Largely yes, we have. De facto most western powers prefer not to engage on the topic. They're also pretty apathetic about Uigher issues. I find that depressing too. China used to make a lot of noise about tolerance for minorities, the re-education camps are a sign of deep seated fears. Flooding Tibet with a han Chinese overclass, is pretty much complete now.
The CCP has always claimed Tibet was part of China, with the Similar Convention not signed by any representative of China. China does not lay claim to Europe, the entirety of Asia, or anything like that.
Autocorrect does not like Simla.
> Very little we do in the west would alter the trajectory inside China,

We altered the trajectory by making a pact with Mao, who bears the honor of more killings on his name than Hitler.

> Accusations against intellectuals and politicians in the west are at best polemic, and at worst bad faith. The author simply wants to bash western intellectuals they disagree with.

I think your criticism is a bit shallow here. Kissinger did sell the pact with Mao as a strategic outmaneuver of the Soviet Union. But his main point is that "Wandel durch Handel" (as the Germans insisted on in the last decades towards Russia despite US warnings) is just an eufemism of "lets make money".

I guess you'd have seen how big western brands bend over to China to betray human values. Apple, Tesla, Google you name it, they all sold their soul (if there would have been anything left) for more, more.

The result is that in the West people gets cynical or don't think about human values as worthy to uphold anymore. Its a slippery slope. To the surprise of the autocrats, we are not morally dead yet. Putin thought we would bend over again for some coins, calculating that we already went in a deadly, eternal sleep. Us acting for once altered Xi's calculation wrt Taiwan.

> China hasn't invaded anywhere outside its own territory for a long time

You should wonder why every neighbor of China is wary or is having a conflict right now. You should pay closer attention to Hong Kong, look even more closely how the Party deals with Han-Chinese vs non Han Chinese, and how any one not Chinese enough ends up in a concentration camp.

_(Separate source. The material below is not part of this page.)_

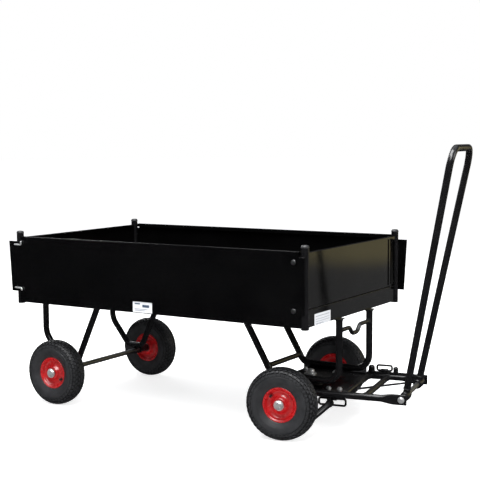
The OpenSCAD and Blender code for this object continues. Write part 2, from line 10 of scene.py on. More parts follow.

> (We're not wrong to seek the social justice. It's hurt us economically because China doesn't and pays well)

"We're not wrong..." You are missing the forest for the trees I am afraid. One of the central themes of the CCP and Putin is that they support autocracies and try to thwart democracies. The biggest threat to any autocratic leader is democracy, the rule of law and innate rights for the people. They call their disgust for those matters as striving for multi-polarity. The rule based world order is what they try to overthrow. For that, they need support from the oligarchs in the West. They need their capital and the knowledge of the free world. Our billionaires brought it, they are bending more on request.

This is not just hurting us a a by product, it is a win-win for the CCP.

This is a bit ahistorical. "We" made a pact with Mao because it was expedient in war against Japan. We made a pact with Stalin for the same reason, and Tito. Chiang Kai Shek wasn't able to keep control and had actively collaborated with Japanese forces when it suited him.

Western arms did not prevent or provoke CSKs abandonment of the mainland. Mao wasn't armed by the west.

Mao's insane famine inducing policy, his rapprochement with the USSR and breakup, his involvement in the Korean war was all in the future, as was Kissinger and Nixon. At the time, needing bases to bomb the Japanese heartland, making a pact with Mao made sense. Do you argue otherwise from non post-hoc reasoning?

My biggest fear is a post-Xi destabilising China-internal fight for control. It's more likely it leans to Russia than not. No claimant to controlling the Chinese autocracy will want to look weak and agreeing to western norms will look weak, where selling arms to a fellow autocrat and sourcing cheap oil looks clever.

Xi must be weaker now than he's ever been, caving in on covid restrictions caused predictable chaos. He's off-brand. It's worrisome.